Even so, this shuttle illustrates the technology’s potential for urban areas. Shared self-driving shuttle routes can reduce or eliminate trips in individual private cars; provide more independence for the young, the old, and those physically unable to drive; and increase safety for pedestrians and bicyclists. As the technology evolves, proper regulation and planning will be essential to ensuring that self-driving cars benefit and strengthen urban environments (under a shared model, where everyone owns a membership to use a shared vehicle), rather than enabling sprawl and encouraging more vehicle miles traveled (under a private model, where everyone owns a personal self-driving car).
The future of mobility in downtowns
Returning to my hometown, I could see the benefit of e-scooters for urban areas, especially to connect parts of downtown just beyond a comfortable walking distance or separated from walkable areas by barriers like highways or large parking lots.
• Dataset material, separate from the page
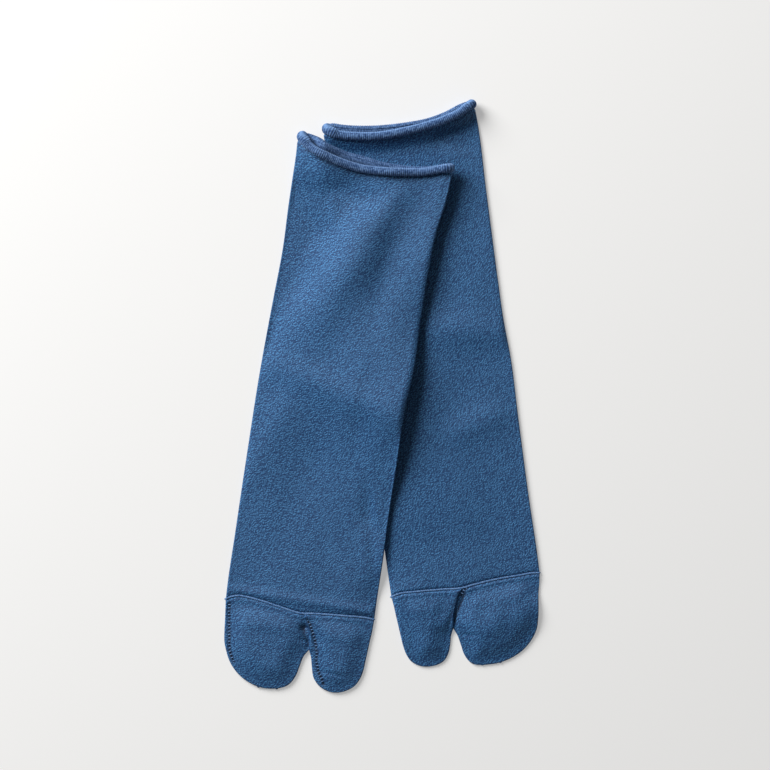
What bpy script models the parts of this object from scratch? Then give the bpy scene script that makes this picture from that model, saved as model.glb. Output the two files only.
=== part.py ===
"""A pair of tabi socks in fine jersey, laid flat with the right sock partly over the left one.

Each sock is a heel-less tube whose raw edge curls outward as a rolled cuff, and a toe pocket that splits
into a broad lobe and a big-toe lobe, joined to the tube by a linked seam across the instep.

Lengths are in millimetres and become metres where a mesh is made. A sock has its own flat frame: s runs
from the cuff to the toes, a runs across it from its left fold to its right one, and z is up.
"""

import math
from collections import namedtuple

import bmesh
import bpy
import numpy as np

MM = 0.001

WALL = 1.0  # thickness of the jersey
SEAM_GAP = 0.3  # parts the tube from the toe pocket
FLAT = 2.8  # both layers of a flat leg with the air between them
CROWN = 0.8  # how much higher the middle of a leg stands than its folds
CROWN_REACH = 26.0  # distance from a fold over which the crown rises
MOST_AIR = 3.4  # between the layers, where they part most
TOE_PUFF = 1.3  # the same for a toe lobe
TOE_PUFF_REACH = 13.0

ROLL_UPPER = 1.75  # radius of the cuff's roll on the upper layer, at the face that ends up inside it
ROLL_LOWER = 1.25  # the same on the lower layer, which the sock's weight presses
ROLL_END = 1.15  # the same where the cuff goes round a fold
ROLL_TAPER = 9.0  # distance from a fold over which the roll reaches its full radius
ROLL_REST = 0.4  # space between the roll's free edge and the leg
ROLL_STEPS = 9
CUFF_FLAT = 4.0  # stretch of leg under the roll that stays level
CUFF_RISE = 12.0  # stretch over which the lower layer climbs onto its roll
MOUTH = 1.2  # how far the mouth gapes beyond the leg's own air
NARROWING = 3.0  # how far each fold draws in under the roll
NARROWING_REACH = 6.0

LYING_GAP = 0.6  # between the upper sock and the one it lies on
DRAPE_LOWER = (-10.0, -0.8)  # the lower layer climbs the other sock's edge between these distances past it
DRAPE_UPPER = (-20.0, 1.0)  # the upper layer bridges it more gently
CURL_WIDTH = 30.0  # width of the stretch along the right fold that stands up off the other sock

SEAM_RADIUS = 0.5  # of the linked seam's ridge
SEAM_LIFT = 0.35  # between the ridge and the jersey under it
EAR = 0.3  # how far the ridge's ends stand out past the folds
SEAM_PALER = 1.3  # the linking yarn's colour over the jersey's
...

Scooter trips can encourage people to walk more (with health benefits), explore more, and visit new places or businesses without hopping in a car or Uber. Self-driving shuttles will likely roll out more slowly than the scooters did in 2018 (for one thing, the technology is far more complicated) and will represent another sea change in mobility. In both cases, cities will need to set policies to make sure the technology benefits urban areas rather than detracting from their vitality.
Predicting the future is never easy. Urbanists, policymakers, and industry leaders will want to keep a close eye on Columbus. It is one of the few places piloting both these technologies in real time. Testing in Columbus will hold implications for other cities and how they control, encourage, and integrate new forms of mobility—including ones we haven’t even dreamed of yet.